You'll see this ambiguity arise again with `ZStack` and the frame modifiers.

## A note on how SwiftUI alignment differs

If you're coming from SwiftUI, your understanding of alignment is most likely a bit wrong.
This is probably fine, and conveniently, if you're wrong about SwiftUI you probably
already have the correct understanding of alignment in Buoyant!

I think it's worth briefly explaining how SwiftUI alignment actually works and what that
means for special alignments you can't build (yet) in Buoyant. Feel free to skip this if
you're totally new to both and feeling lost.

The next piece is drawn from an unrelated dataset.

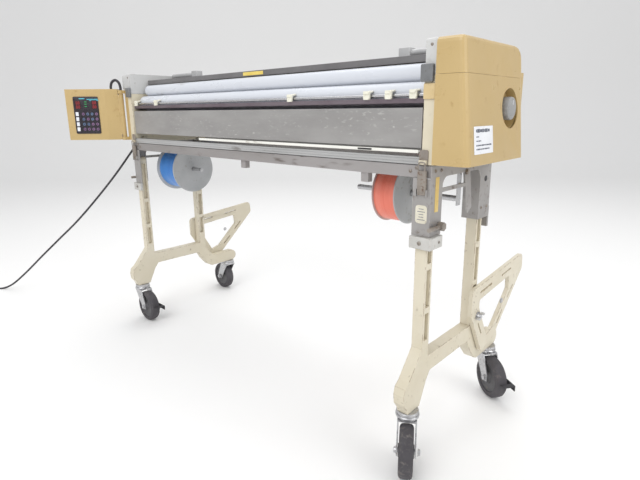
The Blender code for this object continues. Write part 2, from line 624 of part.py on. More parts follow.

Using HStack as an example, when you specify `.bottom` vertical alignment in SwiftUI you are
*not* telling the HStack to align all the children to the bottom edge of the stack. You are
telling it to align the `.bottom` *alignment guides* of all the children. Each child view
reports a set of named marks, called alignment guides, which the stack uses for alignment.
While generally you can assume `.top` is placed at y = 0 and `.bottom` is placed at y =
frame.height, views are free to place these guides wherever they want. The stack simply
lines up the mark across all the children. Custom marks are even preserved when nesting
views inside other modifiers.

This is especially useful when you have a horizontal stack containing text of multiple sizes.
You can tell SwiftUI to align the text baselines, giving a much more visually appealing result.

Buoyant does not have this feature, but I recognize the utility it provides. For now, you can
only align to the center and outer edges. Thinking about alignment in terms of "Top aligns
views to the top" *is* correct for Buoyant.